In Rodgers v. Stahmer, supra [235 Ala. 332, 179 So. 230], we said:

"Courts of equity, in keeping with the general policy of redemption statutes, namely, the prevention of the sacrifice of real estate by forced sales, have excused the literal compliance with these statutes, and entertained bills for statutory redemption in a variety of cases, wherein, because of some fault of the party from whom redemption is sought, compliance would be useless, or, for any reason, not the fault of the redemptioner, it becomes impractical to comply. (Citing cases)."

The bill as amended in the instant case did not allege a written demand for the amount due or a tender of the money together with the lawful charges, but did allege that the principal and interest due under the mortgage has been paid in full and a failure of the appellant to mark the record satisfied. It also alleges the verbal acknowledgment by appellant of receipt of payments exceeding the original principal amount, together with all interest. These averments are admitted as true on demurrer.

It is also alleged that appellant claims the sum of $10,624.37 as being due and unpaid.

Finally, it is alleged that "Complainant avers that the unpaid balance of said mortgage, including principal, interest, attorneys' fees and all lawful charges does not exceed the sum of One Hundred Dollars ($100) which he has tendered and deposited with the Register of this court. Complainant avers that he is ready, able and willing to pay all amounts determined by this court to be just and due to the respondent in order for the complainant to effect a redemption from the foreclosure of the mortgage. Complainant offers to do equity and submits himself to the jurisdiction of this court and avers that he will continuously hold himself ready, able and willing to pay all sums which the court may find are due from the complainant to the respondent in order to entitle the complainant to perfect a redemption by the complainant from the respondent. Complainant further avers that he will immediately deposit with this court all sums of money which the court ascertains is the amount that he is required to pay in order to effect a redemption from the respondent."

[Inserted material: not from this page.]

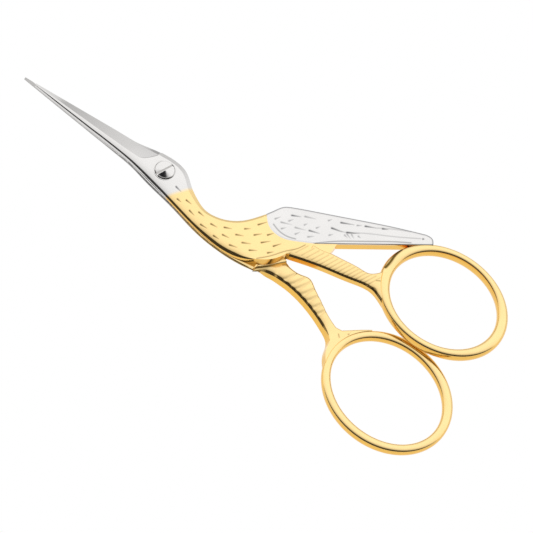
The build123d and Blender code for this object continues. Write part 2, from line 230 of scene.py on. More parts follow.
# Fineness of the meshes, how rows crowd at the edges, the thinnest wall, and where shading breaks.
DENSE = 240
LINE_STEPS = 14
FACE_ROUNDS = 4
RING_STEPS = 512
SECTION_STEPS = 64
SEAT_STEPS = 160
SCREW_ROWS = 120
SCREW_COLUMNS = 260
EDGE_CROWDING = 0.42
WALL_ROW_SHARE = 0.1
THINNEST = 0.00002
SHARP_ANGLE = math.radians(32.0)

# Edges, grinding and undercut.
EDGE_THICKNESS = 0.00012
FINE_ROUNDING = 0.00015
STRIP_BEVEL = 0.00018
EDGE_BEVEL_SLOPE = 1.2
HEAD_BEVEL_SLOPE = 0.42
ROLL_WIDTH = 0.00055
ROLL_SLOPE = 0.62
GRIND_END_WIDTH = 0.0002
EDGE_RISE_SHARES = (-0.085, -0.025)
EDGE_RISE = 0.00075
UNDERCUT_LAND = 0.0001
UNDERCUT_SLOPE = 0.65
UNDERCUT_ENDS_SHARES = (0.232, 0.264)
STRIP_LEAN_WIDTH = 0.0005

# Wing, legs, rings and the seat of the screw.
WING_RISE = 0.00004
WING_RISE_WIDTH = 0.00025
WING_WALL_START = 0.00008
LEDGE_DROP = 0.00008
LEG_FOOT = 0.0003
LEG_FOOT_SHARES = (0.239, 0.259)
REAR_PAD_FADE_SHARE = 0.012
# Where the painted shadow under the rear pad ends.
REAR_PAD_END_SHARE = 0.27
RING_DROP = 0.00035
RING_SQUARENESS = 2.6
RING_SINK = (0.0002, 0.0009)
RING_SINK_DEPTH = 0.0012
SEAT_HEIGHT = 0.00285
SEAT_RIM = 0.00018
SEAT_CHAMFER_SHARE = 0.2
SEAT_STAND = 0.000004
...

Title 7, § 732, quoted supra, requires the redemptioner to "pay or tender to the purchaser" the purchase money. No tender is required if the full amount of the mortgage and interest has been paid before foreclosure. "The law does not exact the observance of a vain ceremony." Root v. Johnson, 99 Ala. 90, 10 So. 293, 294; Wootten v. Vaughn, 202 Ala. 684, 81 So. 660.

We have also held that if the debt secured by a mortgage was fully paid prior to foreclosure the sale was void. Hawk v. Moore, 269 Ala. 380, 113 So.2d 355, and authorities there cited. A bill seeking to vacate a foreclosure as void or voidable does not require any averment of tender, if complainant submits himself to the jurisdiction of the court and offers to do equity. Raleigh Realty Co. v. Lagomarsino, 237 Ala. 315, 186 So. 692.

We think the averments that the mortgage was paid before foreclosure, the allegations of the large amount claimed by appellant and the offer to pay whatever sums the court may find to be due constitute sufficient excuse for not making tender of the purchase money prior to filing the bill to redeem.

One of the purposes of a bill to redeem is to ascertain the amount necessary to effect the redemption. It is sufficient if it shows an excuse for the failure to make payment or tender the amount necessary to redeem, and offers to pay the amount so ascertained. Lavretta v. L. Hammel Dry Goods Co., 243 Ala. 34, 8 So.2d 264(5), and cases there cited.

The decree overruling the demurrer is affirmed.